Fulton County District Attorney Fani Willis argued in court papers that the efforts by Trump loyalists in 2020 “are so readily distinguishable” from the events of 1960 “as to make the comparison meaningless.”

Willis’ arguments were part of an effort to defuse a bid by three Trump allies, charged alongside Trump in an alleged conspiracy to subvert the 2020 election, to transfer their cases to federal court. All three — David Shafer, Shawn Still and Cathleen Latham — were among dozens of Trump allies in seven states won by President Joe Biden who gathered on Dec. 14, 2020, and signed certificates claiming to be their states’ legitimate presidential electors. Willis has charged them with impersonating federal officials and forgery, among other charges.

All three have also argued that their actions were meant to mirror the efforts of three Hawaii Democrats after the 1960 election. Back then, Richard Nixon appeared to narrowly prevail in the state, and the governor certified his victory by just 150 votes. But a subsequent recount showed Democrats likely to gain ground. That recount was underway on Dec. 19, 1960, when presidential electors across the nation were required to meet and cast ballots.
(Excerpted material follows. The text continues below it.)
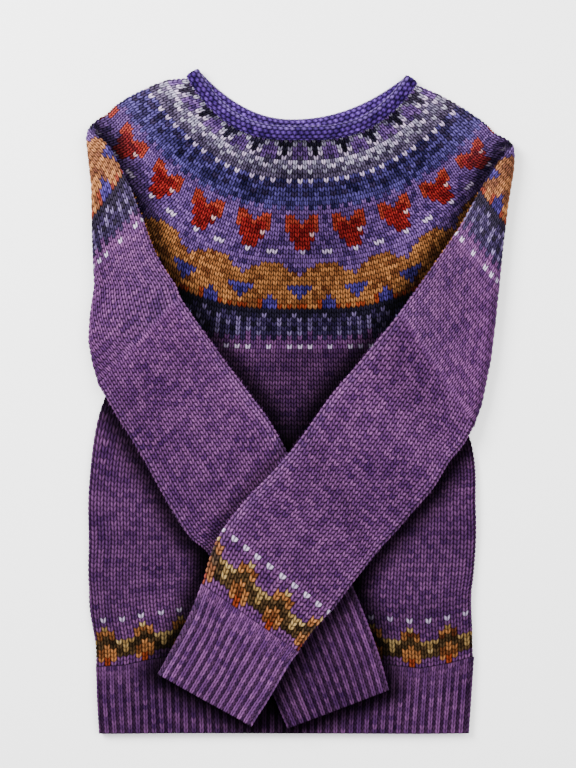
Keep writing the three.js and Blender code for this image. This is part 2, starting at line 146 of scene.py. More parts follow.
def curve(p0, p1, p2, p3, t):
    """A smooth curve through four points, at a share of the way from the second to the third."""
    a, b, d = (p2 - p0) / 2, (p3 - p1) / 2, p1 - p2
    return p1 + t * (a + t * (-3 * d - 2 * a - b + t * (2 * d + a + b)))


def curve_through(values, where):
    """Values at fractional places along a list of rows, on a smooth curve through them."""
    values = np.asarray(values, float)
    last = len(values) - 1
    where = np.clip(np.asarray(where, float), 0, last)
    i = np.minimum(where.astype(int), last - 1)
    t = where - i
    while t.ndim < values[i].ndim:
        t = t[..., None]
    before, after = np.maximum(i - 1, 0), np.minimum(i + 2, last)
    return curve(values[before], values[i], values[i + 1], values[after], t)


def length_along(points):
    """How far along a line each of its points is."""
    return np.concatenate([[0], np.cumsum(np.linalg.norm(np.diff(points, axis=0), axis=1))])


def even_places(values, count):
    """Fractional places along a list of plan points that are the same distance apart."""
    fine = np.linspace(0, len(values) - 1, 40 * len(values))
    length = length_along(curve_through(values, fine))
    return np.interp(np.linspace(0, length[-1], count), length, fine), length[-1]


def place(across, down, height):
    """Points of the part from places on the pattern and heights."""
    return np.stack(
        np.broadcast_arrays(across - ORIGIN["across"], ORIGIN["down"] - down, height), -1
    )


def ripple(across, down):
    """The uneven lie of soft cloth on a table, from -1 to 1."""
    return (
        0.45 * np.sin(across / 31 + 1.3 * np.sin(down / 57))
        + 0.35 * np.sin(down / 43 + across / 90 + 2.1)
        + 0.2 * np.sin(across / 17 - down / 23)
    )


# The pattern of the jumper

BODY_ROUNDS = (  # middle down, left across, left down, right across, right down
    (599, -205, 598, 174, 598),
    (576, -206, 576, 174, 576),
    (536, -212, 536, 173, 536),
    (476, -213, 476, 177, 476),
    (436, -213, 430, 177, 430),
    (400, -209, 384, 176, 400),
    (380, -202, 348, 172, 377),
    (365, -192, 321, 165, 361),
)
HEM_ROUNDS = (
    (669, -201, 669, 169, 669),
    (634, -203.5, 634, 171.5, 634),
    (599.3, -205, 598.3, 174, 598.3),
)
# How much lower than its round the wool lies above the hem: across, lower. And how far down the
# pattern that begins, is in full, begins to fade and is gone.
BAND_LIE = (
    (-205, 4), (-176, 2), (-155, -3), (-118, -9), (-60, -6), (0, -2), (80, 0), (120, 5),
    (150, 0), (172, -6),
)
BAND_LIE_STAGES = (480, 570, 600, 680)
# Rounds of the yoke that go on over the folds: middle down, bend, then for each side how far down
# the round is at the fold line and at the fold's outermost edge, and where it ends on the flap.
FOLDED_ROUNDS = (
    (365, 3, (321, 320, 119, 232), (361, 362, 100, 246)),
    (323, 3.4, (264, 262, 141, 193), (300, 297, 128, 207)),
    (281, 4, (206, 203, 157, 153), (223, 220, 156, 167)),
    (248, 2.9, (168, 164, 173, 115), (174, 170, 177, 130)),
    (221, 2.6, (121, 113, 192, 80), (133, 126, 193, 103)),
    (194, 2.5, (74, 67, 208, 66), (90, 84, 209, 83)),
)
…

Lawyers advising Hawaii Democrats encouraged John F. Kennedy’s three electors to gather and sign certificates as though they had prevailed — a move the attorneys said would ensure that their votes would be counted by Congress if the recount reversed the results. Ultimately, Kennedy pulled ahead by an eyelash, a state court affirmed his victory and a new governor certified the Democratic electors as Hawaii’s legitimate slate.

When Congress met on Jan. 6, 1961, to count electoral votes, Nixon — who presided over the count as the sitting vice president — acknowledged receiving three sets of electors from Hawaii: the originally certified Republican slate, the uncertified slate of Democratic electors cast prior to Kennedy’s recount victory, and the slate of Democratic electors certified after Kennedy had formally prevailed. Nixon received unanimous agreement from lawmakers to count the third set.

Trump’s elector nominees have compared their efforts to Hawaii’s, claiming they convened and signed certificates based on the advice of campaign lawyers who said the efforts were necessary to preserve Trump’s chances of prevailing in his ongoing litigation. But federal and state investigators viewed the effort as a pretext that would later be weaponized to pressure then-Vice President Mike Pence to block Biden’s victory on Jan. 6, 2021. Trump and allies like attorney John Eastman — who is also charged in the alleged racketeering — pressed Pence to acknowledge the false-elector slates and use them to demand a delay in the transfer of power.

Willis fiercely rejected the comparisons between 2020 and 1960. She noted that in 2020, Georgia had already undertaken two recounts that affirmed Biden’s win by the time electors gathered to finalize the results.

“There is no guiding precedent here,” Willis’ team argued.

Shafer, Still and Latham aren’t the only false electors facing potential criminal consequences. All 16 Michigan Republicans who signed similar false documents have been charged with state-level felonies.

The House select committee that investigated the Jan. 6 attack on the Capitol also unearthed evidence — cited both in Georgia and Washington, D.C., criminal cases against Trump — that Trump took a direct interest in the effort, urging national Republican leaders to ensure that slates of his “alternate” electors convened on Dec. 14.

His former chief of staff Mark Meadows testified last monththat he helped coordinate elector efforts in part because he was trying to avoid Trump’s anger.